--- START TASK DATA ---
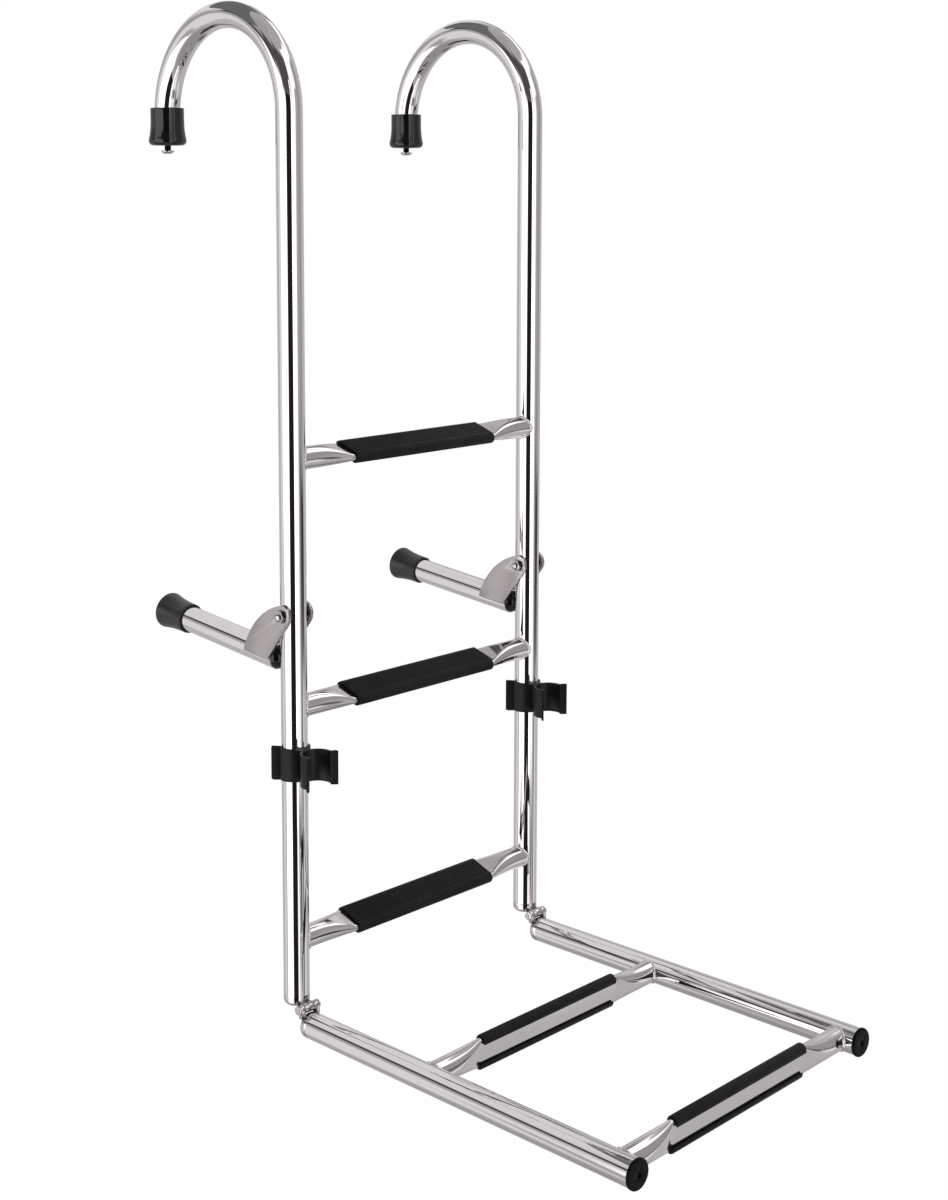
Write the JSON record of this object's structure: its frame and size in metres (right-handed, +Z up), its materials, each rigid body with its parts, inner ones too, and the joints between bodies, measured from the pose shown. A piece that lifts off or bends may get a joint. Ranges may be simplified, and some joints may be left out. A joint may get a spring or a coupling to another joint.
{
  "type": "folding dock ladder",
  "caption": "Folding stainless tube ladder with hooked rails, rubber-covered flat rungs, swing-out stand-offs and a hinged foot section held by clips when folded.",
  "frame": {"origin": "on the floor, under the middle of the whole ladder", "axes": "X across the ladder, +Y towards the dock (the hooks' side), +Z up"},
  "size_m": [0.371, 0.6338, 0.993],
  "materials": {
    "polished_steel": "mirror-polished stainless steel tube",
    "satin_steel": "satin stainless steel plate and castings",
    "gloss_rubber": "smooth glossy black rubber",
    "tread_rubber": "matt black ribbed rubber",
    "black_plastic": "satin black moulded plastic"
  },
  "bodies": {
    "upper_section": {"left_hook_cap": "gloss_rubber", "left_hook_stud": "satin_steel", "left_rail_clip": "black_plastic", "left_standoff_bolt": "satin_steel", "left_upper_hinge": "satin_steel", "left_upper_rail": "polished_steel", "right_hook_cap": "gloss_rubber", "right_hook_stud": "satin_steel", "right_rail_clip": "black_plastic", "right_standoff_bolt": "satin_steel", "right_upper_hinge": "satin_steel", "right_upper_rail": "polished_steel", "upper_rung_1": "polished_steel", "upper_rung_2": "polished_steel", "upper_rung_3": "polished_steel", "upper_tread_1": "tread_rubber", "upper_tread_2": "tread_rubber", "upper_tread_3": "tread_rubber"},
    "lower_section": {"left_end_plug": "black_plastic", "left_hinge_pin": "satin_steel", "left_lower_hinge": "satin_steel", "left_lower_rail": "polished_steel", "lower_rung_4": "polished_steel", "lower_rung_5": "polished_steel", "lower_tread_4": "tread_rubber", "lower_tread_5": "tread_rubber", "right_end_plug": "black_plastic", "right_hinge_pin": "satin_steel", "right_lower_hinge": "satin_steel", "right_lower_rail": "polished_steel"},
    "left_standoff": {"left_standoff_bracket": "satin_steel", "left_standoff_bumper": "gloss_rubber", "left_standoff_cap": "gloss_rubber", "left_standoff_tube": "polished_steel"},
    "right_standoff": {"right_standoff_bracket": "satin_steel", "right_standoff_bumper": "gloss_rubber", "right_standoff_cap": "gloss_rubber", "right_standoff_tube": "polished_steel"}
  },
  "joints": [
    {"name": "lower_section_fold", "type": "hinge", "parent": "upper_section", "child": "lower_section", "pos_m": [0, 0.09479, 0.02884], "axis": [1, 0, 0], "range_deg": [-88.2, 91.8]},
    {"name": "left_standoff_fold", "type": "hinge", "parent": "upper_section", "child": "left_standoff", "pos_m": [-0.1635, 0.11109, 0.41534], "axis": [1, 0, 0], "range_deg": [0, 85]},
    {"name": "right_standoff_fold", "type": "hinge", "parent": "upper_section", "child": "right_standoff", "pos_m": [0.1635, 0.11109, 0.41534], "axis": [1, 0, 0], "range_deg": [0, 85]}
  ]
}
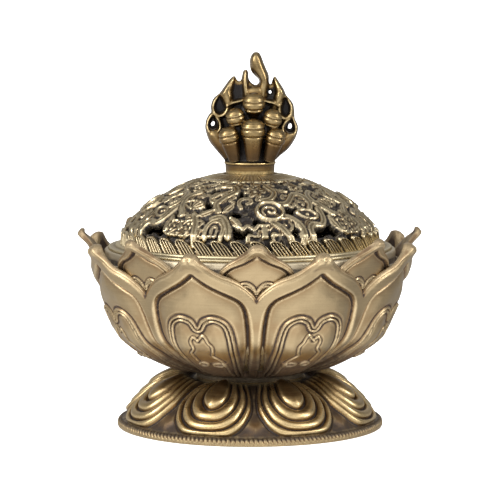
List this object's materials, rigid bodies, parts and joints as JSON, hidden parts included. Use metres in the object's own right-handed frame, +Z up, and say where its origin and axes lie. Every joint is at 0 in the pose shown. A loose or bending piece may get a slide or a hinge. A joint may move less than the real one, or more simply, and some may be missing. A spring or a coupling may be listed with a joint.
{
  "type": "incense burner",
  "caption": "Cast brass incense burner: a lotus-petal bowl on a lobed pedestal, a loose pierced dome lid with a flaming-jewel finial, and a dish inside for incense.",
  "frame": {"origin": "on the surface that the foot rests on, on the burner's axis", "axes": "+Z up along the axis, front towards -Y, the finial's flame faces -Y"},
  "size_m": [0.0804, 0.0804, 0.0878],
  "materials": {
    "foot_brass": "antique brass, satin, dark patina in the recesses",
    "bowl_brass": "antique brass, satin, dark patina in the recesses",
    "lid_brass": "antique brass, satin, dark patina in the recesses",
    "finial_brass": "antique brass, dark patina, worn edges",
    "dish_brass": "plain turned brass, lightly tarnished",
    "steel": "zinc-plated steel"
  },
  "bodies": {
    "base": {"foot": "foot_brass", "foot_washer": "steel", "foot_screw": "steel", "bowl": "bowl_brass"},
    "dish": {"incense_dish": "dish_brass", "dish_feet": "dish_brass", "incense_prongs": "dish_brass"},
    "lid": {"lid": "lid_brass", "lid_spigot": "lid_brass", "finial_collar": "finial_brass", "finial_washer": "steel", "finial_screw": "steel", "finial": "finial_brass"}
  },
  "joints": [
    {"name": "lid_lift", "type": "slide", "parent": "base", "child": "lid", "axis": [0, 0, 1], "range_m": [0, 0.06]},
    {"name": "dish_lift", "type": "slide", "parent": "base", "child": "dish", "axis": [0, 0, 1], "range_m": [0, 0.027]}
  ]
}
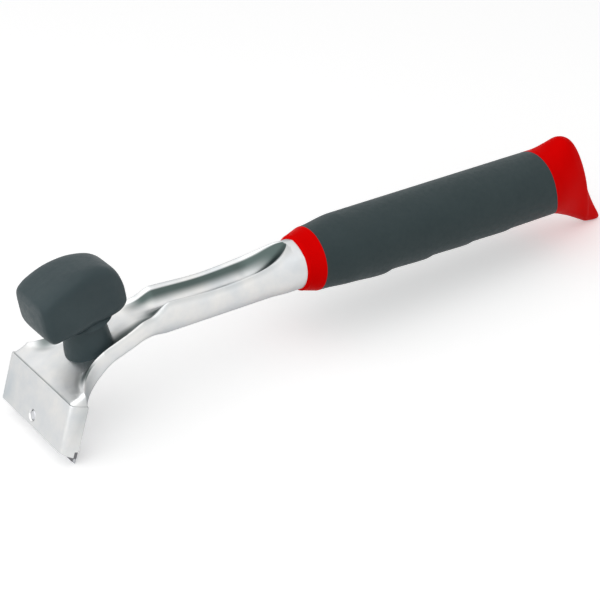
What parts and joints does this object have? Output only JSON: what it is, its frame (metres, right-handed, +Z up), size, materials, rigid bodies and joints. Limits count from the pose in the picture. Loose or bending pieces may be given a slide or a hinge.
--- END TASK DATA ---
REQUIRED WORK: Write out the full set of records exactly as given.

RESULT OF THE TASK:
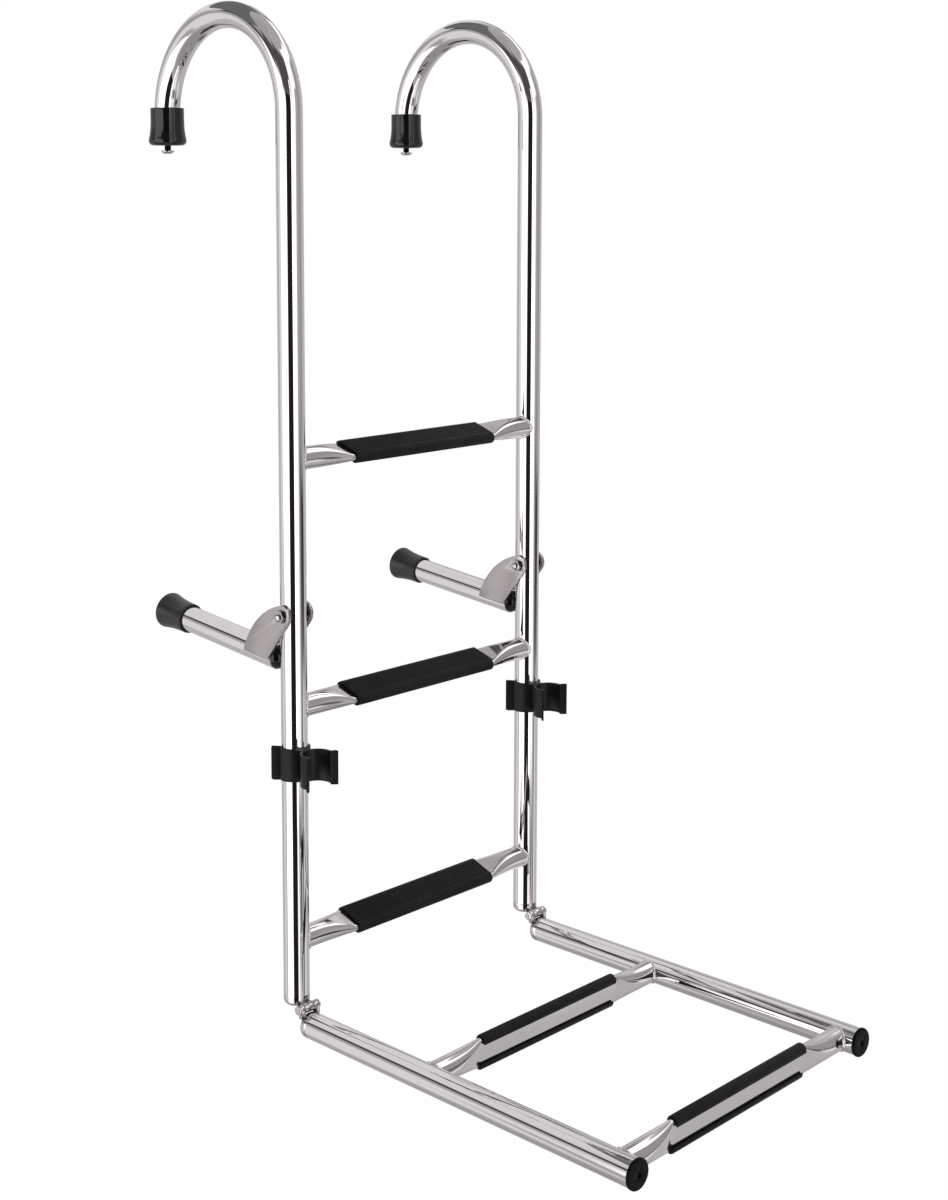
Write the JSON record of this object's structure: its frame and size in metres (right-handed, +Z up), its materials, each rigid body with its parts, inner ones too, and the joints between bodies, measured from the pose shown. A piece that lifts off or bends may get a joint. Ranges may be simplified, and some joints may be left out. A joint may get a spring or a coupling to another joint.
{
  "type": "folding dock ladder",
  "caption": "Folding stainless tube ladder with hooked rails, rubber-covered flat rungs, swing-out stand-offs and a hinged foot section held by clips when folded.",
  "frame": {"origin": "on the floor, under the middle of the whole ladder", "axes": "X across the ladder, +Y towards the dock (the hooks' side), +Z up"},
  "size_m": [0.371, 0.6338, 0.993],
  "materials": {
    "polished_steel": "mirror-polished stainless steel tube",
    "satin_steel": "satin stainless steel plate and castings",
    "gloss_rubber": "smooth glossy black rubber",
    "tread_rubber": "matt black ribbed rubber",
    "black_plastic": "satin black moulded plastic"
  },
  "bodies": {
    "upper_section": {"left_hook_cap": "gloss_rubber", "left_hook_stud": "satin_steel", "left_rail_clip": "black_plastic", "left_standoff_bolt": "satin_steel", "left_upper_hinge": "satin_steel", "left_upper_rail": "polished_steel", "right_hook_cap": "gloss_rubber", "right_hook_stud": "satin_steel", "right_rail_clip": "black_plastic", "right_standoff_bolt": "satin_steel", "right_upper_hinge": "satin_steel", "right_upper_rail": "polished_steel", "upper_rung_1": "polished_steel", "upper_rung_2": "polished_steel", "upper_rung_3": "polished_steel", "upper_tread_1": "tread_rubber", "upper_tread_2": "tread_rubber", "upper_tread_3": "tread_rubber"},
    "lower_section": {"left_end_plug": "black_plastic", "left_hinge_pin": "satin_steel", "left_lower_hinge": "satin_steel", "left_lower_rail": "polished_steel", "lower_rung_4": "polished_steel", "lower_rung_5": "polished_steel", "lower_tread_4": "tread_rubber", "lower_tread_5": "tread_rubber", "right_end_plug": "black_plastic", "right_hinge_pin": "satin_steel", "right_lower_hinge": "satin_steel", "right_lower_rail": "polished_steel"},
    "left_standoff": {"left_standoff_bracket": "satin_steel", "left_standoff_bumper": "gloss_rubber", "left_standoff_cap": "gloss_rubber", "left_standoff_tube": "polished_steel"},
    "right_standoff": {"right_standoff_bracket": "satin_steel", "right_standoff_bumper": "gloss_rubber", "right_standoff_cap": "gloss_rubber", "right_standoff_tube": "polished_steel"}
  },
  "joints": [
    {"name": "lower_section_fold", "type": "hinge", "parent": "upper_section", "child": "lower_section", "pos_m": [0, 0.09479, 0.02884], "axis": [1, 0, 0], "range_deg": [-88.2, 91.8]},
    {"name": "left_standoff_fold", "type": "hinge", "parent": "upper_section", "child": "left_standoff", "pos_m": [-0.1635, 0.11109, 0.41534], "axis": [1, 0, 0], "range_deg": [0, 85]},
    {"name": "right_standoff_fold", "type": "hinge", "parent": "upper_section", "child": "right_standoff", "pos_m": [0.1635, 0.11109, 0.41534], "axis": [1, 0, 0], "range_deg": [0, 85]}
  ]
}
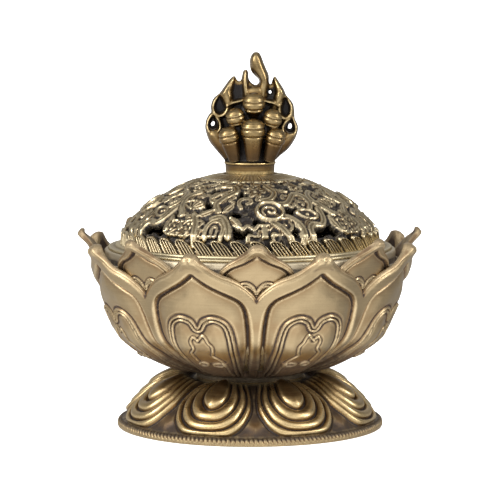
List this object's materials, rigid bodies, parts and joints as JSON, hidden parts included. Use metres in the object's own right-handed frame, +Z up, and say where its origin and axes lie. Every joint is at 0 in the pose shown. A loose or bending piece may get a slide or a hinge. A joint may move less than the real one, or more simply, and some may be missing. A spring or a coupling may be listed with a joint.
{
  "type": "incense burner",
  "caption": "Cast brass incense burner: a lotus-petal bowl on a lobed pedestal, a loose pierced dome lid with a flaming-jewel finial, and a dish inside for incense.",
  "frame": {"origin": "on the surface that the foot rests on, on the burner's axis", "axes": "+Z up along the axis, front towards -Y, the finial's flame faces -Y"},
  "size_m": [0.0804, 0.0804, 0.0878],
  "materials": {
    "foot_brass": "antique brass, satin, dark patina in the recesses",
    "bowl_brass": "antique brass, satin, dark patina in the recesses",
    "lid_brass": "antique brass, satin, dark patina in the recesses",
    "finial_brass": "antique brass, dark patina, worn edges",
    "dish_brass": "plain turned brass, lightly tarnished",
    "steel": "zinc-plated steel"
  },
  "bodies": {
    "base": {"foot": "foot_brass", "foot_washer": "steel", "foot_screw": "steel", "bowl": "bowl_brass"},
    "dish": {"incense_dish": "dish_brass", "dish_feet": "dish_brass", "incense_prongs": "dish_brass"},
    "lid": {"lid": "lid_brass", "lid_spigot": "lid_brass", "finial_collar": "finial_brass", "finial_washer": "steel", "finial_screw": "steel", "finial": "finial_brass"}
  },
  "joints": [
    {"name": "lid_lift", "type": "slide", "parent": "base", "child": "lid", "axis": [0, 0, 1], "range_m": [0, 0.06]},
    {"name": "dish_lift", "type": "slide", "parent": "base", "child": "dish", "axis": [0, 0, 1], "range_m": [0, 0.027]}
  ]
}
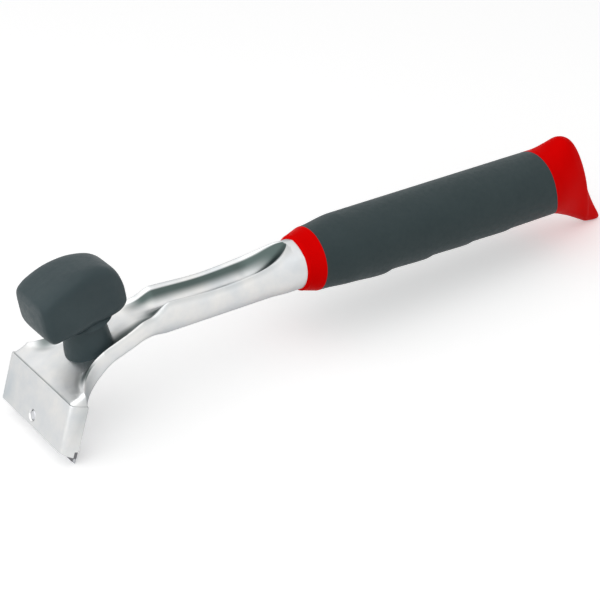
What parts and joints does this object have? Output only JSON: what it is, its frame (metres, right-handed, +Z up), size, materials, rigid bodies and joints. Limits count from the pose in the picture. Loose or bending pieces may be given a slide or a hinge.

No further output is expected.